AI mobile product
CarSense
Mobile app for car ownership: maintenance, costs, documents, reminders, and an AI assistant.
Project preview

Vehicle dashboard
Main screen with vehicle status, costs, and quick actions.

Service reminders
Active reminders and maintenance items to keep the car under control.

Upcoming tasks
Planned maintenance tasks that make service proactive instead of reactive.

Maintenance schedule
Service planning based on mileage and vehicle history.

Cost analysis
Expenses grouped by category to show where car ownership costs go.

Monthly trend
Cost trends over time with context for service decisions.

Vehicle profile
Vehicle settings and core car data in one place.

AI assistant
Automotive assistant for questions, interpretation, and recommendations.

Quick actions
The most common actions available directly from the dashboard.

Add reminder
A short flow for adding a maintenance task without a heavy form.

Add expense
Fast cost entry with category and vehicle context.

Expense categories
Costs organized around how people actually maintain a car.
Overview
CarSense started with a simple question: what if your car reminded you what needs attention before something breaks? I built the first MVP in 25 hours. Around 90% of the app was already working at that point; now I’m turning it into a production release.
Problem
Car data is usually scattered: invoices, inspections, costs, mileage, insurance, and early symptoms of problems. Most owners only organize it when something already hurts financially or technically.
Product bet
If an app keeps the car history in one place and suggests the next step, the owner stops acting only after something breaks.
What I built
- Vehicle onboarding and a dashboard with the data that matters.
- Service reminders based on vehicle history.
- OCR for workshop invoices and receipts.
- Expense tracking, charts, and quick cost overview.
- AI assistant with vehicle context and an OBD-II direction.
AI layer
AI extracts data from documents, organizes it, and turns it into tasks: what to check, when to go back to service, and what might become a risk.

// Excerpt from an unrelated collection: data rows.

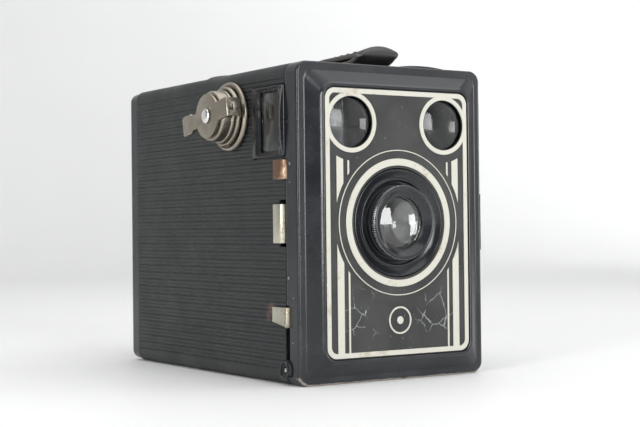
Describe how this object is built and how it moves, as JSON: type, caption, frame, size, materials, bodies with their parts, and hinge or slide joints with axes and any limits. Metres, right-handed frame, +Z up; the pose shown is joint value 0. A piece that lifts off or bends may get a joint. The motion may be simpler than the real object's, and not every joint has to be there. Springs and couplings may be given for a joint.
{
  "type": "box camera",
  "caption": "Upright metal box camera for roll film with a hinged front door, lens in a ringed faceplate, side finger tabs, pull-out winding key, two mirror finders and a leather strap.",
  "frame": {"origin": "middle of the bottom face of the case, on the surface it stands on", "axes": "+X to the right seen from the front, +Y from the front to the back along the lens axis, +Z up"},
  "size_m": [0.0891, 0.1327, 0.114],
  "materials": {
    "black_paint": "gloss black stoved paint, worn at the edges",
    "covering": "black ribbed leatherette, satin",
    "black_enamel": "black enamel with raised bright metal lines, crazed",
    "nickel": "nickel plated, slightly dulled",
    "brass": "worn brass",
    "steel": "bright steel",
    "spring_steel": "dark spring steel",
    "glass": "clear polished glass",
    "filter": "yellow dyed filter",
    "red_window": "deep red transparent celluloid",
    "mirror": "silvered glass",
    "leather": "black harness leather, creased"
  },
  "bodies": {
    "case": {"outer_case": "black_paint", "side_covering": "covering", "back_covering": "covering", "red_window_ring": "black_paint", "red_window_pane": "red_window", "pressure_plate": "black_paint", "pressure_spring": "spring_steel", "side_finder_frame": "black_paint", "side_finder_window": "glass", "side_finder_housing": "black_paint", "side_finder_mirror": "mirror", "top_finder_frame": "black_paint", "top_finder_window": "glass", "top_finder_housing": "black_paint", "top_finder_mirror": "mirror", "light_cone": "black_paint", "carrier_plate_left": "steel", "carrier_plate_right": "steel", "take_up_stud": "steel", "supply_stud_left": "steel", "supply_stud_right": "steel", "key_flange": "nickel", "carry_strap": "leather", "strap_stud_front": "nickel", "strap_stud_rear": "nickel", "hinge_leaf_case": "black_paint", "hinge_pin": "steel", "catch_stud": "steel"},
    "door": {"door_panel": "black_paint", "faceplate": "black_enamel", "lens_dish": "black_paint", "lens_ring": "black_paint", "lens_element": "glass", "lens_barrel": "black_paint", "side_finder_lens": "glass", "top_finder_lens": "glass", "shutter_board": "black_paint", "shutter_pivot": "steel", "lever_pivot": "steel", "slide_bridge": "black_paint", "hinge_leaf_door": "black_paint", "door_catch": "black_paint"},
    "release_lever": {"release_lever": "nickel", "release_spring": "spring_steel"},
    "shutter_disc": {"shutter_disc": "spring_steel"},
    "aperture_slide": {"aperture_slide": "nickel", "yellow_filter": "filter"},
    "time_selector": {"time_selector": "brass"},
    "key_bush": {"key_bush": "nickel"},
    "key": {"key_drum": "nickel", "key_plate": "nickel", "key_shaft": "steel", "key_rivet": "nickel"},
    "take_up_spool": {"take_up_spool": "black_paint"},
    "film_roller_top": {"film_roller_top": "nickel"},
    "film_roller_bottom": {"film_roller_bottom": "nickel"}
  },
  "joints": [
    {"name": "door_hinge", "type": "hinge", "parent": "case", "child": "door", "pos_m": [0.0392, -0.0554, 0.0525], "axis": [0, 0, 1], "range_deg": [0, 100]},
    {"name": "release_press", "type": "hinge", "parent": "door", "child": "release_lever", "pos_m": [0.0035, -0.0569, 0.01777], "axis": [0, -1, 0], "range_deg": [0, 11.9], "stiffness_Nm_per_rad": 0.1, "springref_deg": -5.73},
    {"name": "shutter_swing", "type": "hinge", "parent": "door", "child": "shutter_disc", "pos_m": [0.006, -0.0579, 0.04097], "axis": [0, -1, 0], "range_deg": [0, 97]},
    {"name": "aperture_pull", "type": "slide", "parent": "door", "child": "aperture_slide", "axis": [-1, 0, 0], "range_m": [0, 0.018]},
    {"name": "selector_pull", "type": "slide", "parent": "door", "child": "time_selector", "axis": [-1, 0, 0], "range_m": [0, 0.004]},
    {"name": "key_turn", "type": "hinge", "parent": "case", "child": "key_bush", "pos_m": [0, -0.0204, 0.0896], "axis": [1, 0, 0], "continuous": true},
    {"name": "key_pull", "type": "slide", "parent": "key_bush", "child": "key", "axis": [-1, 0, 0], "range_m": [0, 0.007]},
    {"name": "spool_turn", "type": "hinge", "parent": "case", "child": "take_up_spool", "pos_m": [0, -0.0204, 0.0896], "axis": [1, 0, 0], "continuous": true},
    {"name": "roller_top_turn", "type": "hinge", "parent": "case", "child": "film_roller_top", "pos_m": [0, 0.0498, 0.0997], "axis": [1, 0, 0], "continuous": true},
    {"name": "roller_bottom_turn", "type": "hinge", "parent": "case", "child": "film_roller_bottom", "pos_m": [0, 0.0498, 0.0053], "axis": [1, 0, 0], "continuous": true}
  ],
  "couplings": [
    {"joint": "shutter_swing", "follows": "release_press", "ratio": 8.067},
    {"joint": "spool_turn", "follows": "key_turn", "ratio": 1}
  ]
}
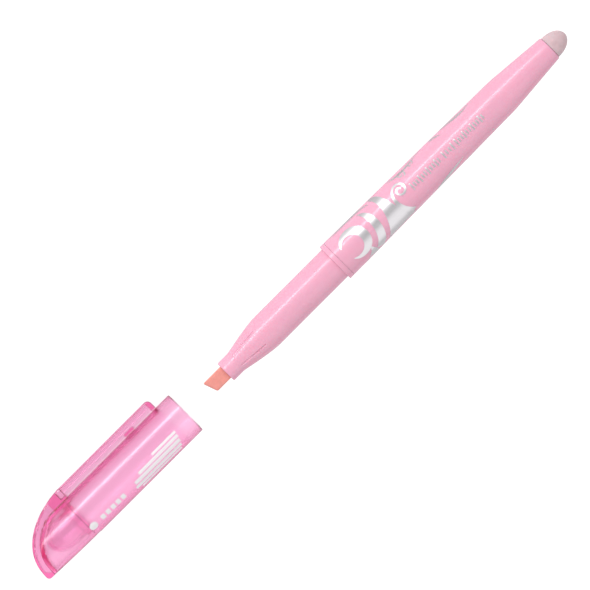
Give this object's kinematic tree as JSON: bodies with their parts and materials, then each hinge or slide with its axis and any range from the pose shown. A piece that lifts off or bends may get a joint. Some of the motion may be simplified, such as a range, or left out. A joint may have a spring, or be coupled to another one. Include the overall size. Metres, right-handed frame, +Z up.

The point is to remove manual entry, not to decorate the product description.
Architecture
React Native + Expo, Supabase, Vercel AI SDK, and OpenAI. It is built as a normal mobile product: data, payments, i18n, screenshots, and a release path to App Store / Google Play.
Key decisions
- 25 hours for a working core instead of weeks of planning.
- Boring but necessary flows before animation polish.
- AI only where it removes manual work.
- OBD after the core value is finished.
Outcome / evidence
Proof that my process works: from an empty repo to a mobile app with most key screens and flows in one working day.
What I would do next
Finish the production version, payments, i18n, store assets, and the first OBD integration decision.